Lo stress, le molestie, la violenza sul luogo di lavoro sono sempre di più temi centrali delle strategie per la salute e la sicurezza. In Europa, un lavoratore su quattro soffre di stress legato all’attività lavorativa per tutto o per la maggior parte dell’orario di lavoro, per altrettanti il lavoro ha un impatto negativo sulla propria salute. A dirlo è l’Agenzia europea per la sicurezza e la salute sul lavoro (Eu-Osha), con sede a Bilbao, presentando la relazione “Rischi psicosociali in Europa: diffusione del fenomeno e strategie di prevenzione” (scarica il pdf), realizzata assieme alla Fondazione europea per il miglioramento delle condizioni di vita e di lavoro (Eurofound), di cui ora una sintesi è disponibile anche in italiano (scarica il pdf). Il documento indaga il fenomeno dei rischi psicosociali tra i lavoratori, indicando anche le possibili strategie di intervento attuabili dalle imprese e dai vari governi nazionali.

“La ricerca è davvero significativo e interessante: i suoi contenuti, che sono evidenti per chi, come noi, ha contatti quotidiani con i luoghi di lavoro, mettono l'accento ancora una volta sui principali problemi aperti in questi anni di crisi” osserva Sebastiano Calleri, responsabile salute e sicurezza della Cgil nazionale. La situazione italiana è però maggiormente negativa, spiega Calleri: “basta pensare alla scarsa cultura e attenzione aziendale a questo riguardo, e al fatto, ad esempio, che le controparti datoriali non hanno voluto recepire nella nostra realtà l’accordo europeo sulla violenza e le molestie”. Sul tema stress, infine, “al di là della generica volontà di adempimento dell’obbligo normativo, non ci risultano effettive azioni di cambiamento e risoluzione delle situazioni di disagio organizzativo”.

A impensierire maggiormente gli esperti dell’Agenzia sono le mansioni monotone o complesse, gli orari prolungati e l’alta intensità del lavoro. Preoccupano ovviamente anche violenze e molestie, pur essendo segnalate con minore frequenza. A peggiorare le cose sono intervenuti negli ultimi anni “l’aumento della precarietà del lavoro e della pressione del lavoro, generalmente associate a cambiamenti sul luogo di lavoro riconducibili alla crisi economica”. Esistono, poi, anche caratteristiche di genere: la relazione segnala che “gli uomini lavorano più a lungo e che le donne incontrano maggiori ostacoli nella loro carriera lavorativa”.

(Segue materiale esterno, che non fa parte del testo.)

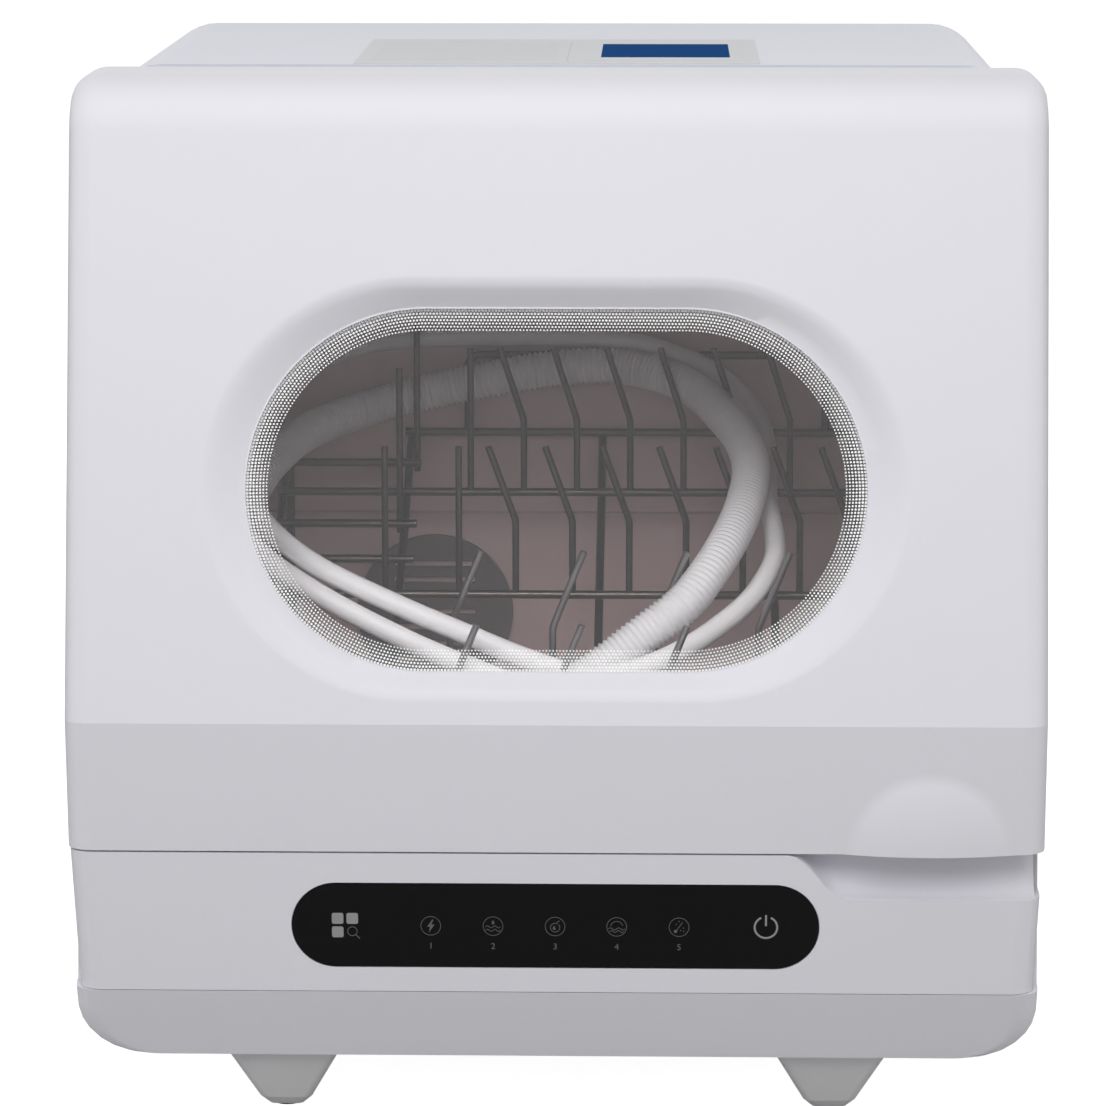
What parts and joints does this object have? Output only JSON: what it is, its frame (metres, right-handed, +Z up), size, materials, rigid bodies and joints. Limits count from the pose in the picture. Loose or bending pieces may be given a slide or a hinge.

I rischi psicosociali rappresentano una fonte di apprensione per la maggior parte delle imprese: quasi l’80 per cento dei dirigenti si dichiara allarmato per lo stress legato all’attività lavorativa, mentre uno su cinque considera la violenza e le molestie sul lavoro la maggiore preoccupazione. Se si considerano singolarmente i vari rischi, il principale problema riferito dai dirigenti riguarda i ritmi di lavoro pressanti e la gestione di clienti, pazienti e studenti difficili. Nonostante tali preoccupazioni, meno di un terzo delle imprese dispone di procedure adatte a gestire questo genere di rischi.

Ma come intervenire? Secondo l’Agenzia, nelle aziende questi rischi si possono aggredire soltanto con un processo strutturato
, a diverse fasi, che comprenda cambiamenti nell’ambiente di lavoro e il coinvolgimento attivo dei lavoratori. A livello politico generale, servono iniziative legislative ad hoc, un rafforzamento delle ispezioni e il coinvolgimento delle parti sociali. Si insiste, in particolare, sull’adozione del “dialogo sociale a vari livelli, dall’Unione Europea al luogo di lavoro”, perché contribuisce “alla sensibilizzazione sui rischi psicosociali e favorisce lo sviluppo di politiche e interventi a livello aziendale”. Secondo l’Agenzia, in conclusione, occorrerebbe “continuare a progredire in tal senso, soprattutto nei paesi in cui le politiche in materia sono ancora meno sviluppate”.